## WHAT THE TASK REQUIRES
Take the entries below and print all of them exactly, please.
-- BEGIN --
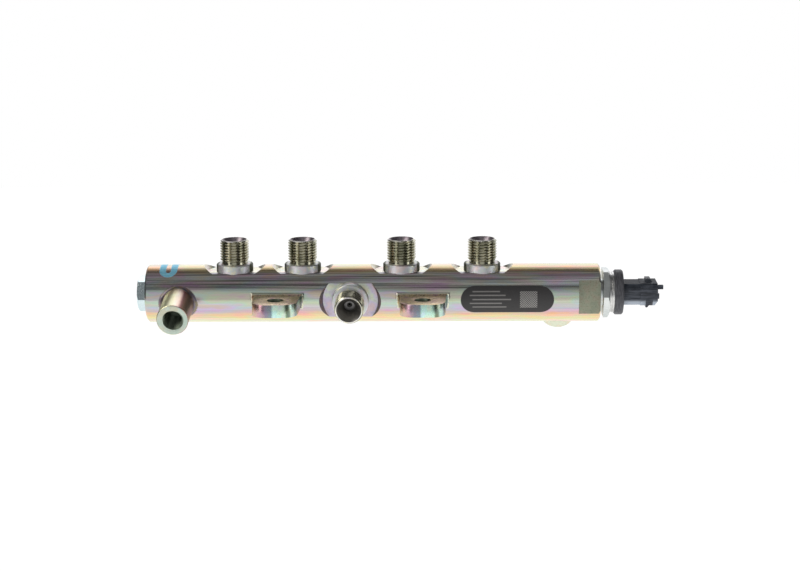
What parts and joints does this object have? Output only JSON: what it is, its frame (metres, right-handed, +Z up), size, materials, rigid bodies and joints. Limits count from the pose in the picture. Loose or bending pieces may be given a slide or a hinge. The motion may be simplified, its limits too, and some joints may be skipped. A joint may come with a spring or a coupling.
{
  "type": "fuel rail",
  "caption": "Forged diesel fuel rail: a thick round tube with threaded pipe ports, a threaded support stub, bolt lugs, an end plug and a pressure sensor with its plug connector.",
  "frame": {"origin": "midway between the two lug holes, on the plane under the lugs where the rail is bolted down", "axes": "+X along the rail towards the pressure sensor, +Z up through the outlets, -Y towards the front, where the lugs and the inlet are"},
  "size_m": [0.2893, 0.0586, 0.0513],
  "materials": {
    "rail_steel": "yellow-passivated zinc over forged steel, satin",
    "throttle_steel": "turned steel",
    "plug_steel": "dark passivated steel",
    "sensor_steel": "bright turned steel",
    "crimp_steel": "bright rolled steel",
    "cell_steel": "fine ground steel",
    "spacer_plastic": "moulded",
    "board_laminate": "green circuit board",
    "chip_plastic": "black moulded package",
    "capacitor_ceramic": "tan ceramic",
    "contact_brass": "plated",
    "seal_rubber": "black",
    "connector_plastic": "black glass-filled plastic"
  },
  "bodies": {
    "root": {"rail_body": "rail_steel", "throttle_outlet_1": "throttle_steel", "throttle_outlet_2": "throttle_steel", "throttle_outlet_3": "throttle_steel", "throttle_outlet_4": "throttle_steel", "throttle_inlet": "throttle_steel", "end_plug": "plug_steel", "sensor_body": "sensor_steel", "sensor_cell": "cell_steel", "sensor_spacer": "spacer_plastic", "sensor_board": "board_laminate", "sensor_chip": "chip_plastic", "sensor_capacitor_1": "capacitor_ceramic", "sensor_capacitor_2": "capacitor_ceramic", "contact_pin_1": "contact_brass", "contact_pin_2": "contact_brass", "contact_pin_3": "contact_brass", "sensor_crimp_sleeve": "crimp_steel", "sensor_o_ring": "seal_rubber", "sensor_housing": "connector_plastic"}
  },
  "joints": []
}
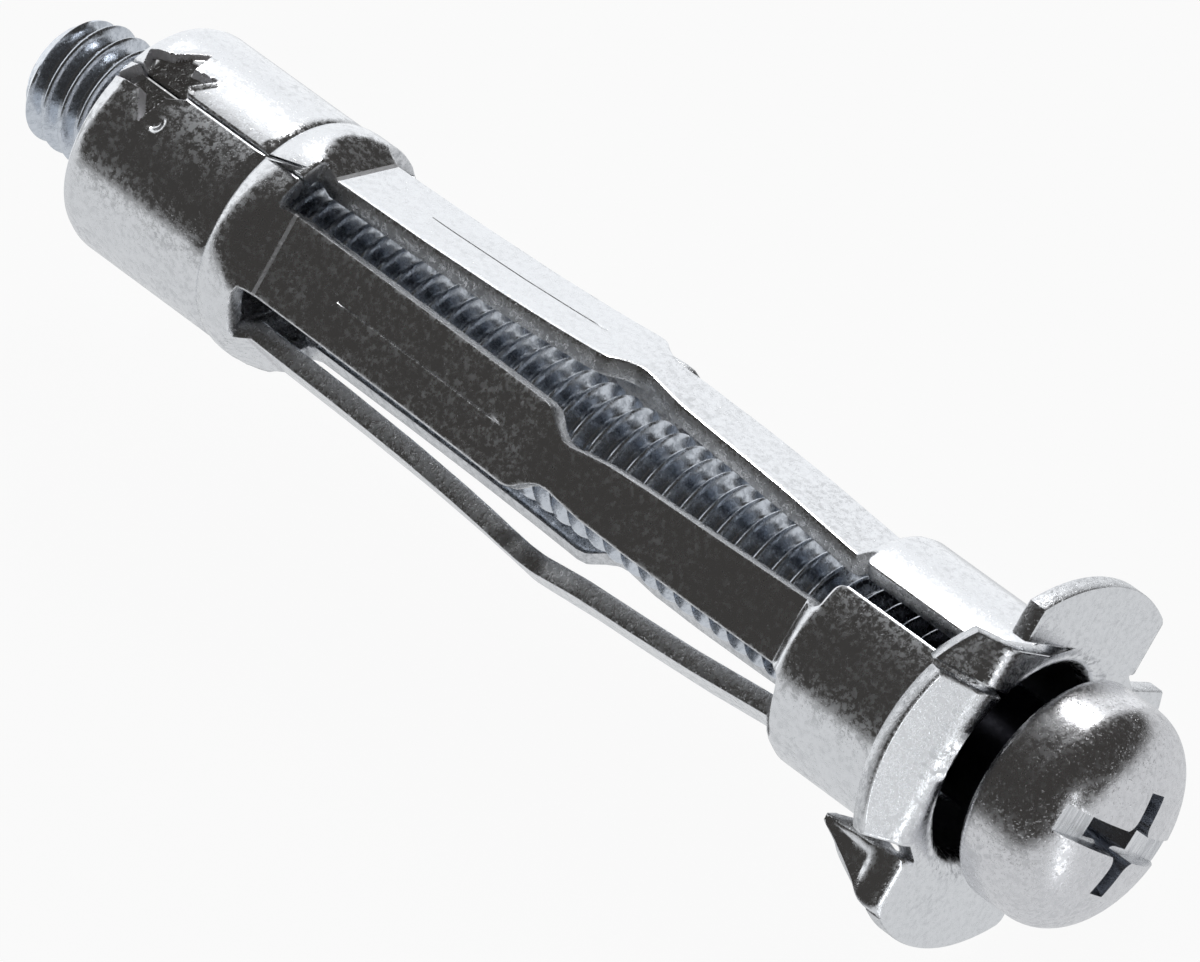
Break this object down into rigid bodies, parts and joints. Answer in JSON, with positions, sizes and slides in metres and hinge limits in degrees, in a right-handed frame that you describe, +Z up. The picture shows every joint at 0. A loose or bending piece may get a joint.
-- END --
## EXERCISE RESULT
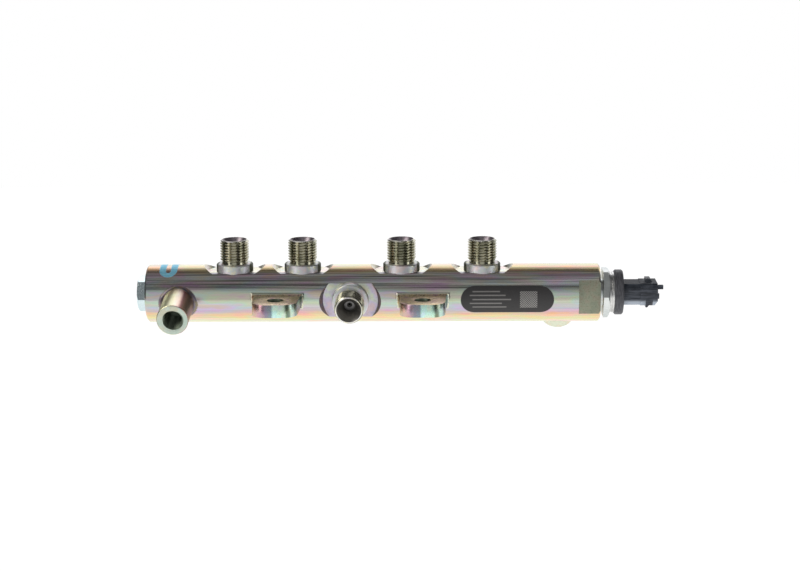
What parts and joints does this object have? Output only JSON: what it is, its frame (metres, right-handed, +Z up), size, materials, rigid bodies and joints. Limits count from the pose in the picture. Loose or bending pieces may be given a slide or a hinge. The motion may be simplified, its limits too, and some joints may be skipped. A joint may come with a spring or a coupling.
{
  "type": "fuel rail",
  "caption": "Forged diesel fuel rail: a thick round tube with threaded pipe ports, a threaded support stub, bolt lugs, an end plug and a pressure sensor with its plug connector.",
  "frame": {"origin": "midway between the two lug holes, on the plane under the lugs where the rail is bolted down", "axes": "+X along the rail towards the pressure sensor, +Z up through the outlets, -Y towards the front, where the lugs and the inlet are"},
  "size_m": [0.2893, 0.0586, 0.0513],
  "materials": {
    "rail_steel": "yellow-passivated zinc over forged steel, satin",
    "throttle_steel": "turned steel",
    "plug_steel": "dark passivated steel",
    "sensor_steel": "bright turned steel",
    "crimp_steel": "bright rolled steel",
    "cell_steel": "fine ground steel",
    "spacer_plastic": "moulded",
    "board_laminate": "green circuit board",
    "chip_plastic": "black moulded package",
    "capacitor_ceramic": "tan ceramic",
    "contact_brass": "plated",
    "seal_rubber": "black",
    "connector_plastic": "black glass-filled plastic"
  },
  "bodies": {
    "root": {"rail_body": "rail_steel", "throttle_outlet_1": "throttle_steel", "throttle_outlet_2": "throttle_steel", "throttle_outlet_3": "throttle_steel", "throttle_outlet_4": "throttle_steel", "throttle_inlet": "throttle_steel", "end_plug": "plug_steel", "sensor_body": "sensor_steel", "sensor_cell": "cell_steel", "sensor_spacer": "spacer_plastic", "sensor_board": "board_laminate", "sensor_chip": "chip_plastic", "sensor_capacitor_1": "capacitor_ceramic", "sensor_capacitor_2": "capacitor_ceramic", "contact_pin_1": "contact_brass", "contact_pin_2": "contact_brass", "contact_pin_3": "contact_brass", "sensor_crimp_sleeve": "crimp_steel", "sensor_o_ring": "seal_rubber", "sensor_housing": "connector_plastic"}
  },
  "joints": []
}
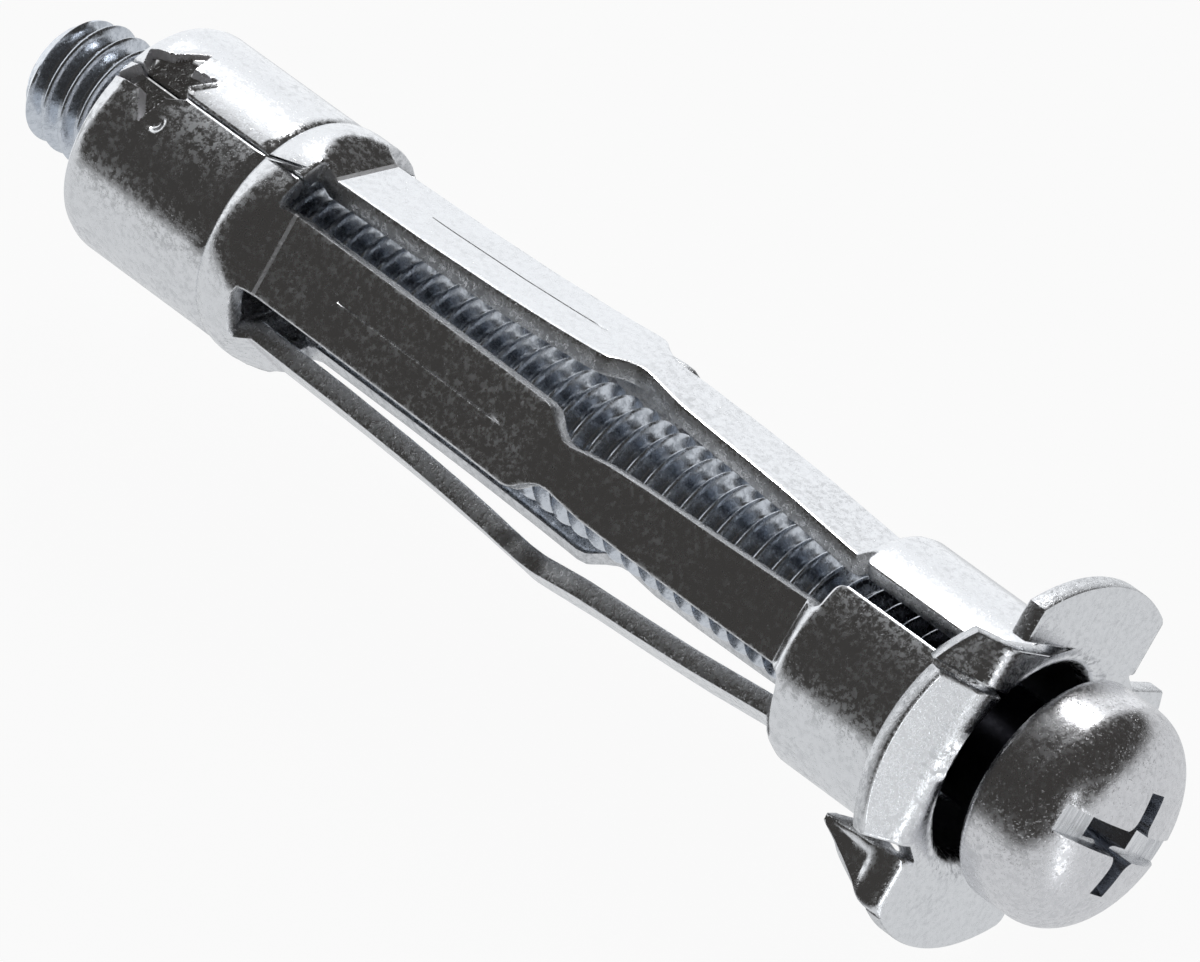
Break this object down into rigid bodies, parts and joints. Answer in JSON, with positions, sizes and slides in metres and hinge limits in degrees, in a right-handed frame that you describe, +Z up. The picture shows every joint at 0. A loose or bending piece may get a joint.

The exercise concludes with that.